The Bible contains examples of the believing community joining together for prayer, and of the leaders of the believing community coming together for prayer.

Study these passages and answer the questions below:

[1] What do they say about corporate prayer?
[2] Does this kind of praying occur in the church today?
[3] What can the contemporary church learn from this text?

A consistent community activity
Acts 1:14; 2:42; 4:31; 6:4; 20:36; 21:5

Colossians 4:2

1Thessalonians 1:2-3; 3:10; 5:17

1Thessalonians 5:17

Philippians 1:19



Confession of the sin of the community
Nehemiah  9:1-38


For the commissioning of Christian workers
Acts 6:6; 13:3; 14:23


For the enabling, strengthening, encouragement of Christian workers and/or Christian community
Romans 15:30

2Corinthians 1:11

Colossians 1:9-12; 4:3-4

1Thessalonians 5:25

2Thessalonians 1:11-12; 3:1-2

Hebrews 13:18,19

Expressions of praise and thanks to God
2Corinthians 9:13-14

Colossians 1:3-4;

1Thessalonians 1:2-3

With God’s glory in mind
2Thessalonians 1:11-12

1Timothy 2:1-4




C.1 Prayer in your local church

Make a list of the prayer ministry and opportunities in your local church in which you could get involved. This can include small group prayer, large group prayer, praying with a prayer partner, using the church prayer bulletin, being part of the church prayer chain or network, being on the prayer team of missionaries supported by your church.







C.2 Prayer in the broader Christian community
Within the broader Christian community there are opportunities for prayer. These include:

  • Mission organization prayer groups
  • Para-church organization prayer support groups
  • World day of prayer
  • School based parents’ prayer groups
  • Praying individually through a prayer diary of a mission or para-church organization.
  • Praying through Operation World prayer points for Christian ministry and mission around the world


C.3 Prayer and technology

Mobile phones, SMS messaging, email and social media facilitate prayer in and for the Christian community, both local and global.

Identify ways in which you have used, or could use, any of these to request prayer or to be informed of the prayer needs of others.








Below are a number of different practical methods and/or ideas for group prayer. When you participate in group prayer the group should agree together about the method/s so that everyone involved feels comfortable with that method. Note: not all of the methods below exclude all of the other methods. Note also that people should not be forced to pray. If they are present but silent, that is fine. God hears their silent prayers.

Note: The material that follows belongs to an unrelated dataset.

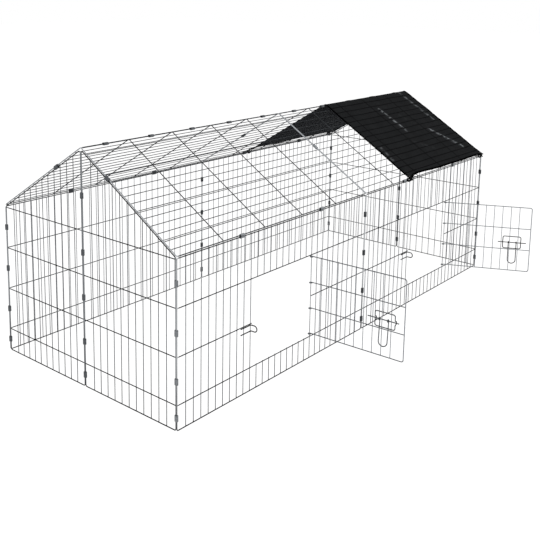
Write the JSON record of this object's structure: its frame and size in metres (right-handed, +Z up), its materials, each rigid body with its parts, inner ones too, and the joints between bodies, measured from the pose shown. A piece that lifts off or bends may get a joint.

You can add ideas that you have seen work well.
You might like to suggest ways in which modern technology could be used in corporate prayer.
 Method/format  Pros and cons
 Have praise and prayer points on photocopied sheets  Everyone knows what to pray for, can choose a point significant to them, and can increase their understanding of a broader range of the praise and prayer points of the church. They can also take it home and pray through it during the week.
May miss out on last minute items, but these can be added manually.
 People write prayer points on a white board as they arrive at the meeting. [The leader may have some already on the board beforehand.] Enables last minute points to be added.
Enables points from a wider range of people.
Can’t be taken home.
Praying round the group. Includes everyone.
Difficult for new people, new believers and shy people.
Can put people off.
Praying ‘as you are led’ Avoids the problems of the previous method.
Can be dominated by one or two people.
Sentence or conversational prayer where the group is told that each prayer is to be only one sentence about one point. Covers more praise and prayer points in a shorter time.
Is easier for the new or shy people.
If people know this is the method, they can write out a sentence prayer before they come.
Allows for added insight about a point to be added to the prayer of another person.
Allocate praise or prayer points to individuals at the start of the meeting. Ensures all points are covered.
Can encourage the more timid members of the group.
If the group is large, split into sub-groups of three or four for prayer. More prayer for each point.
More people get involved in praying.
Easier for the new or timid to join in.




Make a list of the current prayer needs of your local church, including any missions or missionaries supported by your church.